▶ AIM OF THE EXERCISE:
Restate the whole listing exactly.

▶ DATA EXCERPT:
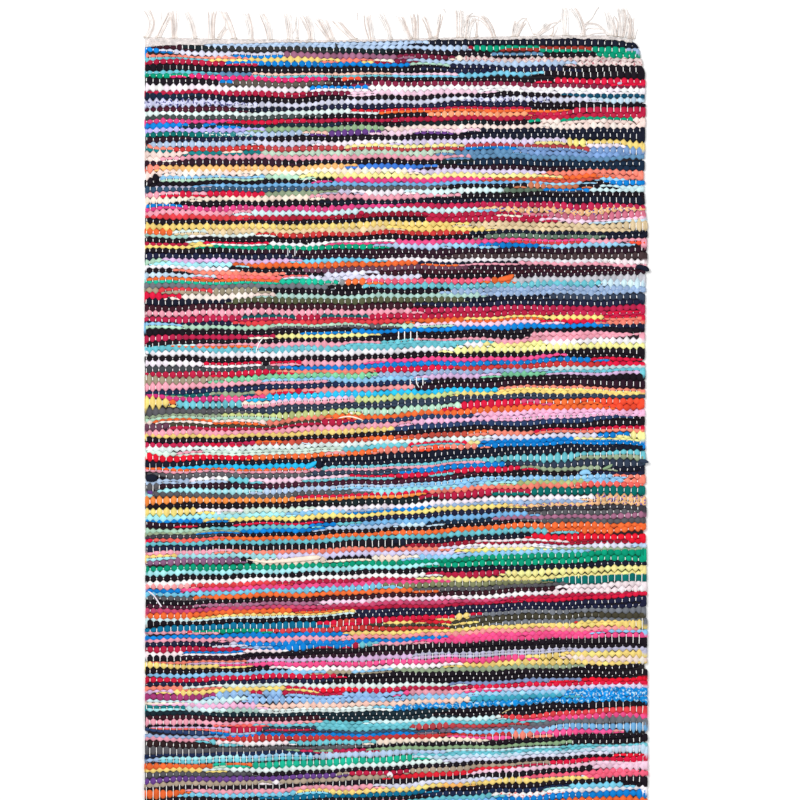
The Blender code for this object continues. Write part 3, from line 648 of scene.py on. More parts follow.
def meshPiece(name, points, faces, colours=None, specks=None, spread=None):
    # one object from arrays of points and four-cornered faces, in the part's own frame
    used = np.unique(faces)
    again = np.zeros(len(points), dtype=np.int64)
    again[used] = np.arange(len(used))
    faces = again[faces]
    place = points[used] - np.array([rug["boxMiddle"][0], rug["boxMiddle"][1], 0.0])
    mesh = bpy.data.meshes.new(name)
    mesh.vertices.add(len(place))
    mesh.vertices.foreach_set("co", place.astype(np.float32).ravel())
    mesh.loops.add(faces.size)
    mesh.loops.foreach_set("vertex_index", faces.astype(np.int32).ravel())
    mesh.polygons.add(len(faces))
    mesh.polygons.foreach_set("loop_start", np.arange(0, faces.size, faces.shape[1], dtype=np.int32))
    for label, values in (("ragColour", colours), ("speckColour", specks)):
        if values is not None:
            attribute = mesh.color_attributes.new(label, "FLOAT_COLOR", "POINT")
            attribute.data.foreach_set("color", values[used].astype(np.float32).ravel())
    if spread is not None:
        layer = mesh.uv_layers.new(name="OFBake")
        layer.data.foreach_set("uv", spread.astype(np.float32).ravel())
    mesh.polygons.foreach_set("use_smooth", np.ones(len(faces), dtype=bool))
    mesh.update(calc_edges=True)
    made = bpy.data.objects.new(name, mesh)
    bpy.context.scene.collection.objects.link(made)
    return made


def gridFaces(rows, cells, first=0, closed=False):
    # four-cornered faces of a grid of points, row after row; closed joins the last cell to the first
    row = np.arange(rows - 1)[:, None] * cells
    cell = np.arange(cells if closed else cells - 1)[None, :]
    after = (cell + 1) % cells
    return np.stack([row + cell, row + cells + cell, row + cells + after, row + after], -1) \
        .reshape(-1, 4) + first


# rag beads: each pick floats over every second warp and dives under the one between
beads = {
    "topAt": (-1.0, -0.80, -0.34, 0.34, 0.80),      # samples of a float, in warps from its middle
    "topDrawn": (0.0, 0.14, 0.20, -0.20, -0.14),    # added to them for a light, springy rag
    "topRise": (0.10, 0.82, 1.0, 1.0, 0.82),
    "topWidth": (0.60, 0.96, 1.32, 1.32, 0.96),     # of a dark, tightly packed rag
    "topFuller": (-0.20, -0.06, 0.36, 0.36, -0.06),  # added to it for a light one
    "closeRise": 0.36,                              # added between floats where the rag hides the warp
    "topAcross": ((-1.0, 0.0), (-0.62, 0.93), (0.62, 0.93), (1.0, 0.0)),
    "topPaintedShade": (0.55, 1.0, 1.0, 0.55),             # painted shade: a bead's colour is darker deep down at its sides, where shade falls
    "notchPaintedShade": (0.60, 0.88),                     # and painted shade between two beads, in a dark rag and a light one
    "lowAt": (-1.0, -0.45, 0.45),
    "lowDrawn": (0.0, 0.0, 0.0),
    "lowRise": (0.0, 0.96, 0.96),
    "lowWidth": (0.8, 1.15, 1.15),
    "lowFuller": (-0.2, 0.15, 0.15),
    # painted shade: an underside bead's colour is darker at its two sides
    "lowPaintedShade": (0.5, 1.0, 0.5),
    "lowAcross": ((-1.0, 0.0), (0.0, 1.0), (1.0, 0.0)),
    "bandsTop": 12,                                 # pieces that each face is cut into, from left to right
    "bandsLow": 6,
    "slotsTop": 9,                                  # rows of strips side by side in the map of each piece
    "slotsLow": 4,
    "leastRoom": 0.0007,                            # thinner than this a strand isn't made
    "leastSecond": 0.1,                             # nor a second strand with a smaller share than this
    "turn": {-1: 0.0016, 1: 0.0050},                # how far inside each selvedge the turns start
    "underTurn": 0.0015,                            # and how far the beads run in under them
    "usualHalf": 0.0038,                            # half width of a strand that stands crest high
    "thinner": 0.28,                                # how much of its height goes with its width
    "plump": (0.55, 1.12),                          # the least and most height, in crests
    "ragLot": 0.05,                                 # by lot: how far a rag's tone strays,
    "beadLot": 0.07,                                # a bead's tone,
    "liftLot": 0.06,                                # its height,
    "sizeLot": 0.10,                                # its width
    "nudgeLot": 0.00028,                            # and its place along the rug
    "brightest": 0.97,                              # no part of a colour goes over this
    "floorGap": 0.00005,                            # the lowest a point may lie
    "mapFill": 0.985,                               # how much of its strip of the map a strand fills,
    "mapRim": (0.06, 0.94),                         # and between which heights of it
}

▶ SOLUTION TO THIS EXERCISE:
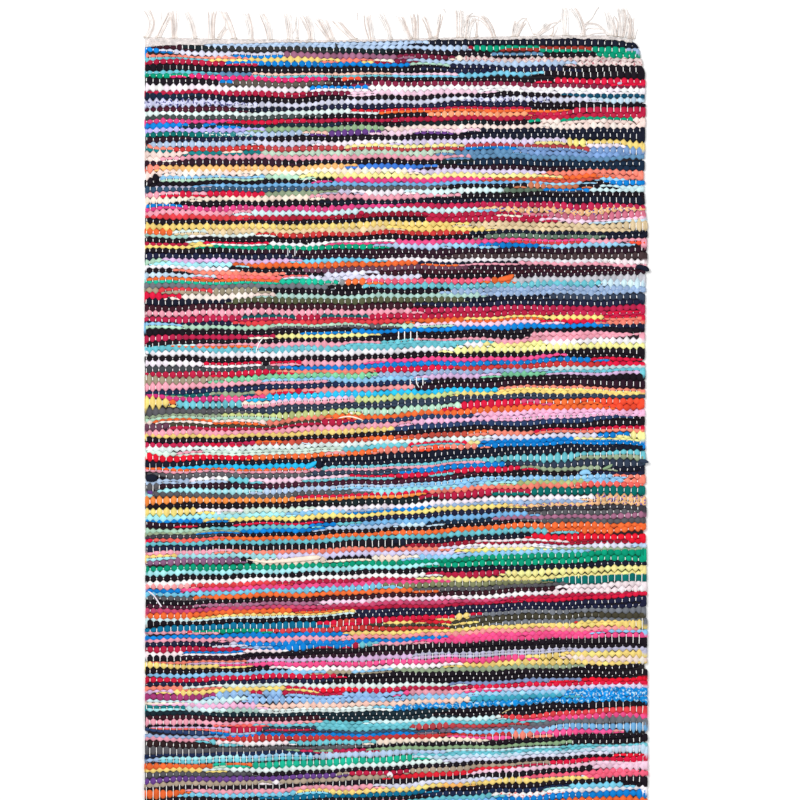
The Blender code for this object continues. Write part 3, from line 648 of scene.py on. More parts follow.
def meshPiece(name, points, faces, colours=None, specks=None, spread=None):
    # one object from arrays of points and four-cornered faces, in the part's own frame
    used = np.unique(faces)
    again = np.zeros(len(points), dtype=np.int64)
    again[used] = np.arange(len(used))
    faces = again[faces]
    place = points[used] - np.array([rug["boxMiddle"][0], rug["boxMiddle"][1], 0.0])
    mesh = bpy.data.meshes.new(name)
    mesh.vertices.add(len(place))
    mesh.vertices.foreach_set("co", place.astype(np.float32).ravel())
    mesh.loops.add(faces.size)
    mesh.loops.foreach_set("vertex_index", faces.astype(np.int32).ravel())
    mesh.polygons.add(len(faces))
    mesh.polygons.foreach_set("loop_start", np.arange(0, faces.size, faces.shape[1], dtype=np.int32))
    for label, values in (("ragColour", colours), ("speckColour", specks)):
        if values is not None:
            attribute = mesh.color_attributes.new(label, "FLOAT_COLOR", "POINT")
            attribute.data.foreach_set("color", values[used].astype(np.float32).ravel())
    if spread is not None:
        layer = mesh.uv_layers.new(name="OFBake")
        layer.data.foreach_set("uv", spread.astype(np.float32).ravel())
    mesh.polygons.foreach_set("use_smooth", np.ones(len(faces), dtype=bool))
    mesh.update(calc_edges=True)
    made = bpy.data.objects.new(name, mesh)
    bpy.context.scene.collection.objects.link(made)
    return made


def gridFaces(rows, cells, first=0, closed=False):
    # four-cornered faces of a grid of points, row after row; closed joins the last cell to the first
    row = np.arange(rows - 1)[:, None] * cells
    cell = np.arange(cells if closed else cells - 1)[None, :]
    after = (cell + 1) % cells
    return np.stack([row + cell, row + cells + cell, row + cells + after, row + after], -1) \
        .reshape(-1, 4) + first


# rag beads: each pick floats over every second warp and dives under the one between
beads = {
    "topAt": (-1.0, -0.80, -0.34, 0.34, 0.80),      # samples of a float, in warps from its middle
    "topDrawn": (0.0, 0.14, 0.20, -0.20, -0.14),    # added to them for a light, springy rag
    "topRise": (0.10, 0.82, 1.0, 1.0, 0.82),
    "topWidth": (0.60, 0.96, 1.32, 1.32, 0.96),     # of a dark, tightly packed rag
    "topFuller": (-0.20, -0.06, 0.36, 0.36, -0.06),  # added to it for a light one
    "closeRise": 0.36,                              # added between floats where the rag hides the warp
    "topAcross": ((-1.0, 0.0), (-0.62, 0.93), (0.62, 0.93), (1.0, 0.0)),
    "topPaintedShade": (0.55, 1.0, 1.0, 0.55),             # painted shade: a bead's colour is darker deep down at its sides, where shade falls
    "notchPaintedShade": (0.60, 0.88),                     # and painted shade between two beads, in a dark rag and a light one
    "lowAt": (-1.0, -0.45, 0.45),
    "lowDrawn": (0.0, 0.0, 0.0),
    "lowRise": (0.0, 0.96, 0.96),
    "lowWidth": (0.8, 1.15, 1.15),
    "lowFuller": (-0.2, 0.15, 0.15),
    # painted shade: an underside bead's colour is darker at its two sides
    "lowPaintedShade": (0.5, 1.0, 0.5),
    "lowAcross": ((-1.0, 0.0), (0.0, 1.0), (1.0, 0.0)),
    "bandsTop": 12,                                 # pieces that each face is cut into, from left to right
    "bandsLow": 6,
    "slotsTop": 9,                                  # rows of strips side by side in the map of each piece
    "slotsLow": 4,
    "leastRoom": 0.0007,                            # thinner than this a strand isn't made
    "leastSecond": 0.1,                             # nor a second strand with a smaller share than this
    "turn": {-1: 0.0016, 1: 0.0050},                # how far inside each selvedge the turns start
    "underTurn": 0.0015,                            # and how far the beads run in under them
    "usualHalf": 0.0038,                            # half width of a strand that stands crest high
    "thinner": 0.28,                                # how much of its height goes with its width
    "plump": (0.55, 1.12),                          # the least and most height, in crests
    "ragLot": 0.05,                                 # by lot: how far a rag's tone strays,
    "beadLot": 0.07,                                # a bead's tone,
    "liftLot": 0.06,                                # its height,
    "sizeLot": 0.10,                                # its width
    "nudgeLot": 0.00028,                            # and its place along the rug
    "brightest": 0.97,                              # no part of a colour goes over this
    "floorGap": 0.00005,                            # the lowest a point may lie
    "mapFill": 0.985,                               # how much of its strip of the map a strand fills,
    "mapRim": (0.06, 0.94),                         # and between which heights of it
}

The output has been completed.